The work of the Spirit is not just to fuel our personal piety, nor only for moments of private devotion. But the work of the Spirit, the coming of the Spirit, the receiving of the Spirit, is also about us as a community, drawing us into the life of God, calling us into the service of God, entering us into the mysteries of God, renewing us in the mission of God, opening us into the diversity of God’s people, locating us across time and space with “angels and archangels and all the company of heaven” proclaiming God’s great and glorious name; and “with all the saints from whom their labours rest, who thee by faith before the world confessed, thy name, O Jesus, be forever blest, Alleluia, Alleluia.’
God’s Spirit is here: bidden and unbidden; visible and invisible; experienced and not; in joy and in sorrow; in loud speaking in tongues and in the still, small voice; in bold proclamation and in the gentle laying on of hands; in giving and in receiving; in wine and in wafer; in singing and in silence; in prayer and in listening; in Word proclaimed and Word preached; in the call to fill the hearts of God’s people and in the cry ‘Come Holy Spirit’.

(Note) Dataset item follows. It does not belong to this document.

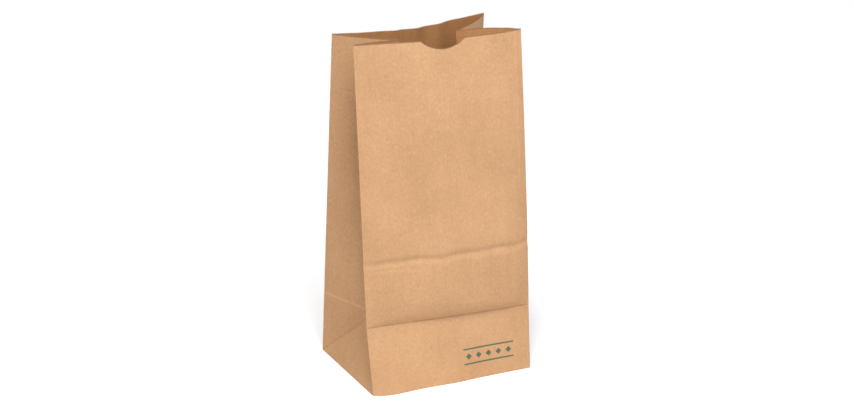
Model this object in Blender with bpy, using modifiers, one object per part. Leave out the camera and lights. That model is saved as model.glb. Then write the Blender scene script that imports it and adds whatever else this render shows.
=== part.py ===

Pentecost Sunday is the birth of the church. Jesus has ascended. The Spirit is descended. The Church is born. And we, here, enter the currents of that moment.
And that church I grew up in? Well, we mightn’t have done quite so much clapping and raising of hands, but it didn’t mean the Holy Spirit was any less at work. Indeed, I am a product of the history of that church; I, too, have been part of the currents of its history.
As you can see in this photo, my grandfather Rev Frank Duncan laid the foundation stone of that church, Tawa-Linden Baptist Church, on 23 August 1964 and did a great deal more in building it up too, both literally, brick by brick, and spiritually, often through story and song, through listening to and being equipped by the Spirit for his ministry there.
And thus, the Spirit evermore, even still, draws us into the work and will of God: in my life and in yours; in the church I grew up in, and in this church; in your households, communities, and families, and in mine. And through the Spirit’s work we will grow, and we will groan; we will change, and we will find comfort; and we may even raise our hands, even if only a little, and say, pray, cry out ‘Come Holy Spirit’. To which we can all say, Amen!